「分かりやすい教え方」の技術 「教え上手」になるための13のポイント 藤沢晃治 講談社ブルーバックス 2008年
「分かりやすい教え方」とは、どんなものなのだろうか。この答えに迫るべく、そもそも教えるとはどのような行為なのかに始まり、具体的な心構えや技術を簡潔に示した、教えるためのハンドブック。教えることは案外身近に溢れている。突如先生役になった場合でも、教え上手になれる方法を伝授する。
痒いところに手が届く構成。「分かりやすい教え方」を定義するために、まずは「分かりにくい」教え方について考え、どこがいけないのかを探る。さらに、教える立場にある者が持つべく心構え、教えるための技術が紹介されていて、そのどれもが納得のいくものである。特に、技術については具体的な場面の例または比喩が必ず提示されていて、なるほどと思える。上司が部下に仕事を任せる状況を示した会話例と、その改善例。目標を示すことは、先にジグソーパズルの完成例を示すこと。などなど。本書で、比喩や例示は分かりやすく教えるための技術であると筆者は説明している。「教える」ことを語るために、筆者は自らの教える技術を存分に発揮しているのだ。この辺りが、感嘆すべきところである。
教える機会は身近に転がっている。あまり気張らずに取り組み、ついでに自分も成長してしまおう。それが、筆者が主張する姿勢。やはり、楽しむことも大切だ。
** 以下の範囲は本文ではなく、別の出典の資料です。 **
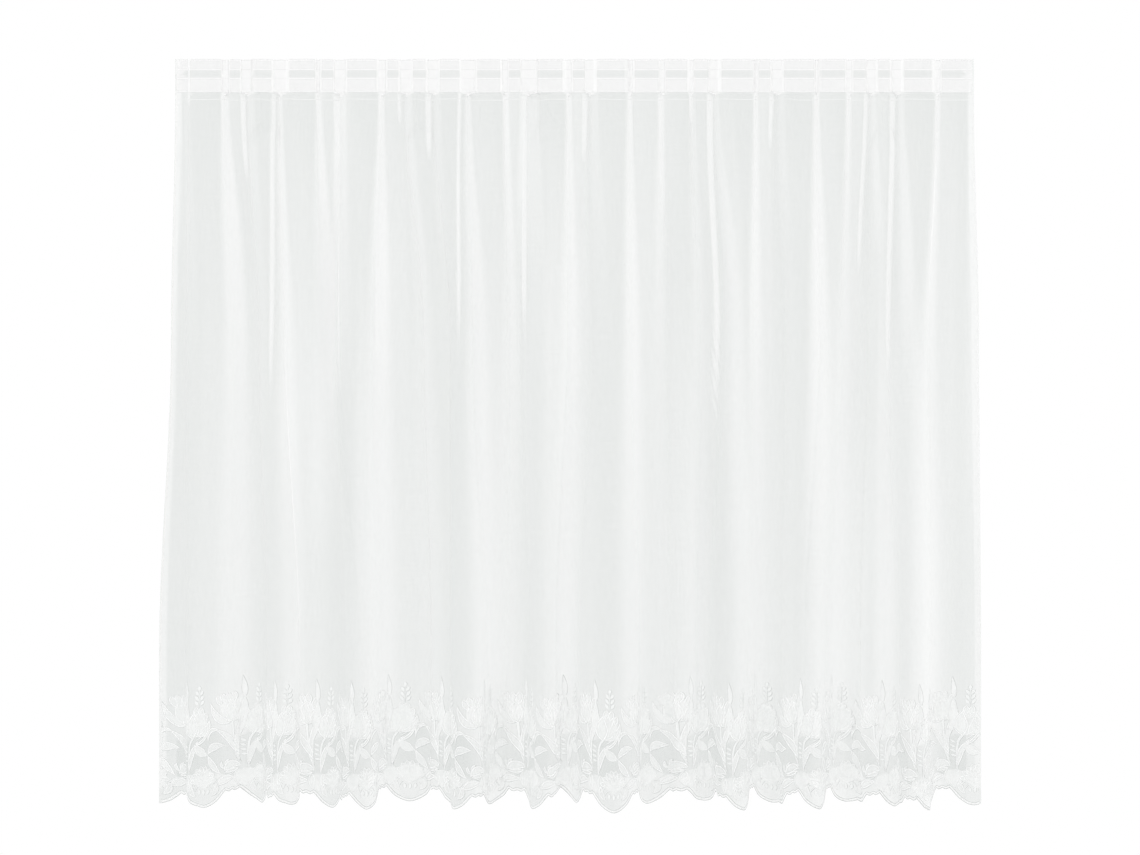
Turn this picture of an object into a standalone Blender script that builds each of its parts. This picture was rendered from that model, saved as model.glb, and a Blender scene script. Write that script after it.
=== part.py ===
"""Lace curtain: a sheer net panel, pleated at the top by its sewn-on heading tape, hanging in uneven folds to a
scalloped hem. Metres, +Z up, front facing -Y. The origin is the middle of the top edge."""

import bmesh
import bpy
import numpy as np

MM = 0.001

REPEATS = 20  # repeats of the woven border across the panel
REPEAT = 118 * MM  # one repeat along the cloth
FLAT_WIDTH = REPEATS * REPEAT
DROP = 1440 * MM  # top edge to the lowest point of a scallop
CLOTH_THICKNESS = 1.0 * MM
TAPE_DROP = 66 * MM  # height of the heading tape
TAPE_THICKNESS = 1.0 * MM
TAPE_GAP = 0.3 * MM  # clear space between the cloth and the tape behind it
TAPE_INSET = 4 * MM  # the tape starts this far in from the side edges
LAYER_PITCH = 4.8 * MM  # from one layer of a pleat to the next
SPRUNG_DROP = 118 * MM  # where a pleat has sprung open below the tape
SETTLED_DROP = 1150 * MM  # below this the folds hang straight down
MIDDLE_DROP = 543 * MM  # the drop at which the table's middle column holds
SPRUNG_ANGLE = 106  # degrees that a fold is turned through where its pleat has sprung open
CREASED_ANGLE = 90  # the same where its crease ends
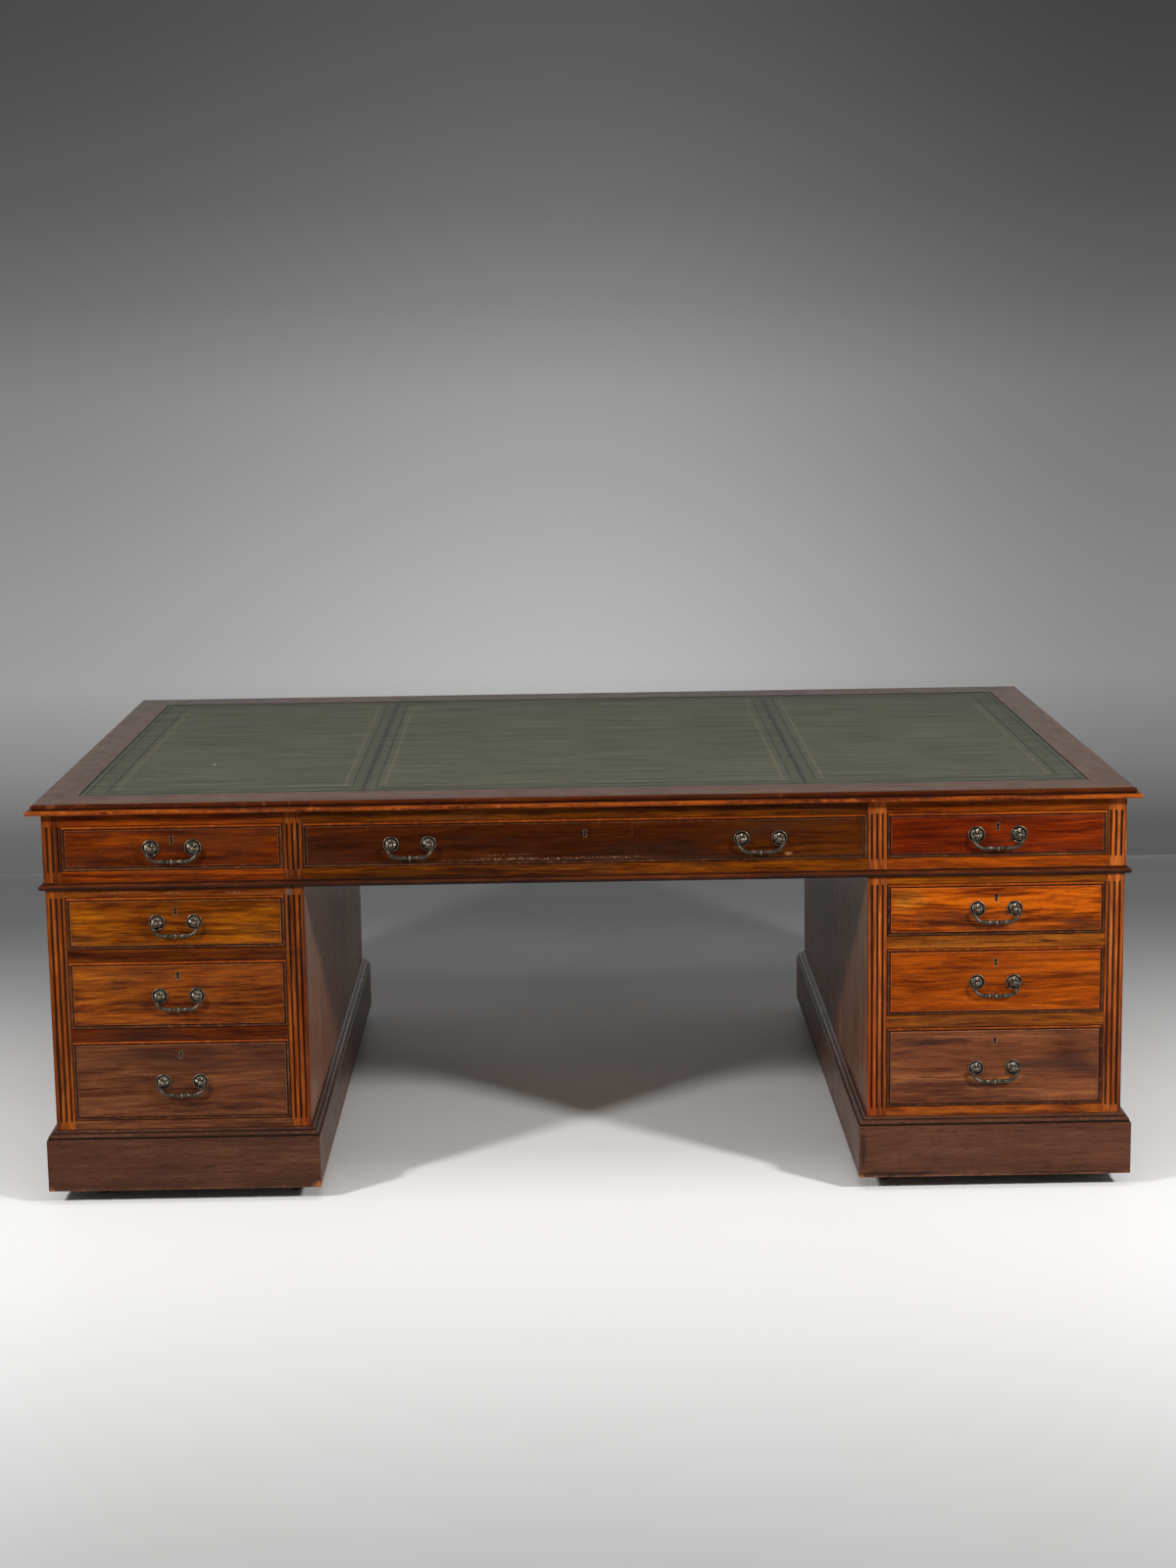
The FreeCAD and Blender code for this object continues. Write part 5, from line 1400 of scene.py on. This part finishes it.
def drawer_handles(drawer, hinge_z, place):
    """Roses that ride on the drawer, and bails that ride on bodies of their own."""
    roses = Piece(drawer + "_roses")
    metal = roses.board("", "x", "z", NOTHING)
    for node, middle, spacing, radius in handle_places(drawer):
        x = -middle if place is BACK else middle
        for side in SIDES.values():
            rose(roses, metal, radius,
                 facing(x + side * spacing / 2, -FACE - FRONT_PROUD, hinge_z, place))
        swing = Piece(node + "_cast")
        bail(swing, swing.board("", "x", "z", NOTHING), spacing,
             facing(x, -FACE - FRONT_PROUD, hinge_z, place))
        swing.make(BRASS, node, "antique_brass", node)
    roses.make(BRASS, drawer, "antique_brass", drawer)


# ---------------------------------------------------------------- cupboard doors

HINGE_LENGTH = 60
HINGE_FROM_END = 55
KNUCKLE_OUT = 3.4
KNUCKLE_RADIUS = 3.0
KEY_ABOVE_MIDDLE = 60


def hinge_half(piece, side, z, fixed):
    """Leaf and knuckles of one half of a butt hinge."""
    board = piece.board(str(z) + str(fixed), "z", "x", NOTHING)
    line = side * (OPENING_OUTER - GAP / 2)
    edge = side * (OPENING_OUTER if fixed else OPENING_OUTER - GAP)
    out = -side if fixed else side
    leaf, knuckles, play, soft, round_over = 20, 5, 0.15, 0.15, 0.4
    proud, deep = edge + out * 0.2, edge - out * 1.2
    plank(piece, board, (proud, FACE - leaf, z), (deep, FACE + 0.3, z + HINGE_LENGTH), radius=soft)
    pitch = HINGE_LENGTH / knuckles
    for i in range(0 if fixed else 1, knuckles, 2):
        low, high = z + i * pitch + play, z + (i + 1) * pitch - play
        plank(piece, board, (proud, FACE - 1, low), (deep, FACE + KNUCKLE_OUT, high), radius=soft)
        length, inner = high - low, KNUCKLE_RADIUS - round_over
        points, faces = revolved([
            (0, 0), (inner, 0), (KNUCKLE_RADIUS, round_over),
            (KNUCKLE_RADIUS, length - round_over), (inner, length), (0, length)], 20)
        piece.add_welded(points, faces, board, [(0.7, 0.0)] * len(points),
                         Matrix.Translation((line, FACE + KNUCKLE_OUT, low)))


def cupboard_door(name, side):
    """Framed door with a fielded panel held by ovolo strips."""
    body = name + "_cupboard_door"
    stile, rail, mould, margin = 62, 68, 12, 30
    low, high = DOOR
    middle_z, full = (low.z + high.z) / 2, high.z - low.z
    hinge_edge, free_edge = side * (OPENING_OUTER - GAP), side * (OPENING_INNER + GAP)
    inner = sorted((hinge_edge - side * stile, free_edge + side * stile))
    width, height = inner[1] - inner[0], full - 2 * rail
    middle = (inner[0] + inner[1]) / 2
    chosen, foot = look(AMBER, 1.0, 0.35), -RAIL_DEPTH

    def at(x, z):
        """Placement on the back face of the desk, facing outwards."""
        return facing(-x, -FACE, z, BACK)

    def member(title, axes, chosen, half, path, place, key=None, seed=0.0):
        """One board of the door as a piece of its own."""
        piece = Piece(body + "_" + title)
        board = piece.board("", *axes, chosen)
        panelled_board(piece, (board,) * 5 + (-1,), half, path, place, key, seed)
        piece.make(WOOD, body, "mahogany", body)

    key_z = middle_z + KEY_ABOVE_MIDDLE
    edges = [(0.4, foot, 0.2, 0, 0), (0, foot + 0.4, 0.1, 0, 0), (0, -EDGE, 0.1, 0.15, 0),
             (0.25, -0.25, 0.75, 0, 0.2), (EDGE, 0, 0.1, 0, 0), (6, 0, 0, 0, 0)]
    for mark, edge, inwards, key in (
            ("hinge", hinge_edge, -side, None),
            ("lock", free_edge, side, (0, key_z - middle_z, RAIL_DEPTH - 1))):
        member(mark + "_stile", "zx", chosen, (stile / 2, full / 2), edges,
               at(edge + inwards * stile / 2, middle_z), key, side + len(mark))
    for mark, z in (("top", high.z - rail / 2), ("bottom", low.z + rail / 2)):
        member(mark + "_rail", "xz", chosen, (width / 2, rail / 2), edges, at(middle, z), None,
               side + z)
    panel = [(0, foot, 0, 0, 0), (0, foot + 5, 0, 0.5, 0), (mould, foot + 7.2, 0, 1, 0),
             (mould + 2, foot + 7.6, 0, 0.3, 0), (margin - 0.2, foot + 10.4, 0, 0.5, 0),
             (margin, foot + 11.8, 0.75, 0, 0.2), (margin + 0.5, foot + 12, 0.2, 0, 0),
             (margin + 8, foot + 12, 0, 0, 0)]
    centre = at(middle, middle_z)
    member("panel", "zx", look(AMBER, 1.35, 0.5, 1.1, 1.0), (width / 2, height / 2), panel, centre)

    piece = Piece(body + "_moulding")
    sink, fall = 2, 10.8
    ovolo = [(0, foot + 5, 0, 0, 0), (0, -sink, 0, 0.6, 0), (sink, -sink, 0.3, 0.3, 0)]
    ovolo += [(sink + (mould - sink) * (1 - math.cos(t)), -sink - fall * (t / QUARTER_TURN) ** 1.6,
               0.3, 0.1, 0.3) for t in (0.5, 0.8, 1.1, 1.35)]
    ovolo += [(mould, foot + 7.2, 0, 1, 0), (mould, foot + 6.8, 0, 0, 0)]
    for number, _, along_x, sizes in round_four_sides(width, height):
        board = piece.board(str(number), *("xz" if along_x else "zx"), look(AMBER, 0.75, 0.3))
        mitred_strip(piece, board, *sizes, ovolo, MITRE, centre @ turn(90 * number),
                     60 + number + side)
    piece.make(WOOD, body, "mahogany", body)
    door_fittings(name, side, body, free_edge + side * stile / 2, key_z, at)


def door_fittings(name, side, body, key_x, key_z, at):
    """Keyhole lining, rim lock behind the door and the hinges."""
    liner = Piece(body + "_keyhole")
    keyhole_liner(liner, liner.board("", "x", "z", NOTHING), 0, 0, 0, at(key_x, key_z))
    liner.make(LINING, body, "antique_brass", body)
    lock = Piece(body + "_lock")
    half_height, deep = 34, 12
    plank(lock, lock.board("", "x", "z", NOTHING),
          (key_x - LOCK_HALF, INNER_FACE - deep, key_z - half_height),
          (key_x + LOCK_HALF, INNER_FACE, key_z + half_height), radius=1.2)
    lock.make(STEEL, body, "antique_brass", body)
    moving, fixed = Piece(body + "_hinges"), Piece(name + "_cupboard_fixed_hinges")
    for z in (DOOR[0].z + HINGE_FROM_END, DOOR[1].z - HINGE_FROM_END - HINGE_LENGTH):
        hinge_half(moving, side, z, False)
        hinge_half(fixed, side, z, True)
    moving.make(STEEL, body, "antique_brass", body)
    fixed.make(STEEL, "carcass", "antique_brass", "door_hinges")


# ---------------------------------------------------------------- solids kept from the frame


def dress_kept_nodes():
    """Materials for the inner carcass and the castors, which keep their CAD meshes."""
    woods = {"frieze_partitions": DUST_WOOD_Y, "top_boards": DUST_WOOD_X,
             "left_pedestal_boards": DUST_WOOD_Y, "right_pedestal_boards": DUST_WOOD_Y}
    for name, node in frame["nodes"].items():
        material = IRON if "castor" in name else woods.get(name)
        if material:
            node.data.materials.clear()
            node.data.materials.append(material)
            for polygon in node.data.polygons:
                polygon.material_index = 0


# ---------------------------------------------------------------- stage

FLOOR_FAR = 2.5         # metres from the desk's middle to the foot of the wall
CAMERA_PLACE = (-0.0309, -5.7949, 1.7018)
CAMERA_YAW, CAMERA_PITCH, CAMERA_ROLL = 0.4263, -9.9007, -0.8627
CAMERA_LENS = 62.5


def floor():
    """Pale floor whose colour is a painted pool of lamplight: brightest before the desk, with
    painted shadow under and behind it and painted fall-off far in front. It falls away where the
    wall would stand.
    """
    g = material_graph("floor")
    place = g.object_place()
    _, y, _ = g.split(place)
    # Painted light and shade in the floor's colour: far gives the painted shadow under and behind
    # the desk, near the painted fall-off in front.
    far = g.smooth(y, -0.3, 2.0, 1.0, 0.0)
    near = g.smooth(y, -0.35, -2.8, 1.0, 0.12)
    shade = g.mix(far * near, (0.25, 0.255, 0.25), (0.96, 0.96, 0.95))
    mottle = g.noise(place, scale=2.0, detail=4)
    shade = g.mix(g.smooth(mottle, 0.35, 0.70, 0.0, 0.06), shade, (0.55, 0.56, 0.58))
    shade = g.mix(g.smooth(y, FLOOR_FAR, FLOOR_FAR + 2.5, 0.0, 0.6), shade, (0.75, 0.75, 0.74))
    size, fall, bend = 14.0, 15, 1.2
    rim = arc((FLOOR_FAR - 0.12, -bend), bend, 90, 90 - fall, 10)
    end_y, end_z = rim[-1]
    rows = [(-size, 0), *rim, (size, end_z - (size - end_y) * math.tan(math.radians(fall)))]
    corners = [(x, y, z) for y, z in rows for x in (-size, size)]
    faces = [(i, i + 1, i + 3, i + 2) for i in range(0, 2 * len(rows) - 2, 2)]
    mesh = bpy.data.meshes.new("floor")
    mesh.from_pydata(corners, [], faces)
    mesh.shade_smooth()
    mesh.materials.append(g.finish(shade, g.smooth(mottle, 0.3, 0.7, 0.42, 0.5), specular=0.25))
    added("floor", mesh)


# Brightness by height, from straight down at 0 to straight up at 1: what the camera sees of the
# wall, and what shiny things mirror.
WALL_LEVELS = (
    (0.0, 0.06), (0.270, 0.09), (0.290, 0.16), (0.315, 0.19), (0.335, 0.33), (0.368, 0.475),
    (0.399, 0.434), (0.4355, 0.37), (0.470, 0.32), (0.505, 0.216), (0.539, 0.152),
    (0.574, 0.117), (0.602, 0.098), (0.70, 0.075), (1.0, 0.06),
)
MIRRORED_LEVELS = ((0.0, 0.3), (0.5, 0.58), (0.674, 0.58), (0.74, 0.30), (0.842, 0.171),
                   (1.0, 0.108))


def grey_by_height(g, z, levels, blue):
    """Colour of the levels at height z, its blue channel lowered by the factor blue."""
    made = g.node("ValToRGB", [z + 0.5])
    elements = made.color_ramp.elements
    while len(elements) < len(levels):
        elements.new(0.5)
    for element, (height, level) in zip(elements, levels):
        element.position = height
        element.color = (level, level, level * blue, 1)
    return Value(g, made.outputs[0])


def world():
    """Soft light from all round; camera and glossy rays see a grey wall that darkens upwards."""
    g = Graph(bpy.data.worlds.new("studio"))
    bpy.context.scene.world = g.owner
    x, y, z = g.split(g.out("TexCoord", key="Generated"))
    side = g.smooth(x, 0.0, 0.22, 1.0, 0.55) * g.smooth(x, 0.0, -0.22, 1.0, 0.70)
    seen_strength = g.math("MAXIMUM", side, g.smooth(y, 0.3, -0.1))
    sky = g.out("Background", [(0.80, 0.81, 0.82), 0.25])
    seen = g.out("Background", [grey_by_height(g, z, WALL_LEVELS, 0.99), seen_strength])
    mirrored = g.out("Background", [grey_by_height(g, z, MIRRORED_LEVELS, 1.0),
                                    g.smooth(y, -0.25, 0.35, 0.12, 1.0)])
    lit = g.out("MixShader", [g.out("LightPath", key="Is Glossy Ray"), sky, mirrored])
    shown = g.out("MixShader", [g.out("LightPath", key="Is Camera Ray"), lit, seen])
    g.node("OutputWorld", [shown])


def softbox(name, place, target, size, power):
    """A rectangular lamp in metres and watts, turned to its target."""
    lamp = bpy.data.lights.new(name, "AREA")
    lamp.shape = "RECTANGLE"
    lamp.size, lamp.size_y = size
    lamp.energy = power
    made = added(name, lamp)
    made.location = place
    made.rotation_euler = (Vector(target) - Vector(place)).to_track_quat("-Z", "Y").to_euler()
    return made


def lit_by(lamp, title, wanted):
    """Keeps a lamp's light to the meshes whose name is wanted."""
    group = bpy.data.collections.new(title)
    for shown in bpy.context.scene.objects:
        if shown.type == "MESH" and wanted(shown.name):
            group.objects.link(shown)
    lamp.light_linking.receiver_collection = group


def lights():
    """Each side lamp has a twin for the hide alone that leaves no glare on it."""
    fill = softbox("lamp_behind", (0.3, 4.2, 3.0), (0, 0.5, 0.4), (3.0, 1.6), 105)
    lit_by(fill, "upright_pieces", lambda name: not name.startswith(("floor", "leather", "top_")))
    for side, x, power in (("left", -1, 123), ("right", 1, 136)):
        place, target, size = (3.0 * x, -3.0, 2.3), (0.2 * x, -0.6, 0.4), (0.36, 0.36)
        lamp = softbox("lamp_" + side, place, target, size, power)
        lit_by(lamp, "shiny_pieces_" + side, lambda name: not name.startswith("leather"))
        twin = softbox("lamp_on_leather_" + side, place, target, size, power)
        lit_by(twin, "leather_pieces_" + side, lambda name: name.startswith("leather"))
        twin.visible_glossy = False
    softbox("lamp_over", (0, -1.4, 4.0), (0, -0.4, 0.8), (2.4, 1.6), 37)


def camera():
    """The view of the whole desk from the front, a little from above."""
    yaw, pitch, roll = [math.radians(angle) for angle in (CAMERA_YAW, CAMERA_PITCH, CAMERA_ROLL)]
    ahead = Vector((math.sin(yaw) * math.cos(pitch), math.cos(yaw) * math.cos(pitch),
                    math.sin(pitch)))
    right = Vector((math.cos(yaw), -math.sin(yaw), 0))
    up = right.cross(ahead)
    right, up = (right * math.cos(roll) + up * math.sin(roll),
                 up * math.cos(roll) - right * math.sin(roll))
    data = bpy.data.cameras.new("camera")
    data.lens = CAMERA_LENS
    data.sensor_width = 36
    data.clip_end = 100
    made = added("camera", data)
    axes = Matrix((right, up, -ahead)).transposed().to_4x4()
    made.matrix_world = Matrix.Translation(CAMERA_PLACE) @ axes
    bpy.context.scene.camera = made


# ---------------------------------------------------------------- all together

top_border()
leather_skins()
frieze_posts()
frieze_rails()
frieze_ends()
frieze_astragal()
pedestal_sides()
pedestal_posts()
pedestal_rails()
plinths()
drawers()
for door_name, door_side in SIDES.items():
    cupboard_door(door_name, door_side)
dress_kept_nodes()
floor()
world()
lights()
camera()
bpy.context.scene.view_settings.view_transform = "Standard"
本書の高度な利用法としては、本書で述べられた教える技術を、相手と自分に用いることである。すなわち、人にものを教える場面で実践しつつ、自分の教える技術や心構えの達成度を評価するときにも、本書の内容を活用してしまおうという方法である。そもそも、相手を伸ばすために有効な技術は、自分を伸ばすためにも利用できるはずだ。自分が達成できたこと、今ひとつなところを分析し、褒めるべきところは褒め、悪いところは改善点を指摘する。定着させるために繰り返す。自分で説明してみる。問いを発してみる… 相手を教える技術の中には、自分を「教える」ためにも使えそうなネタがてんこ盛りである。そうやって自らも成長できれば、一石二鳥だ。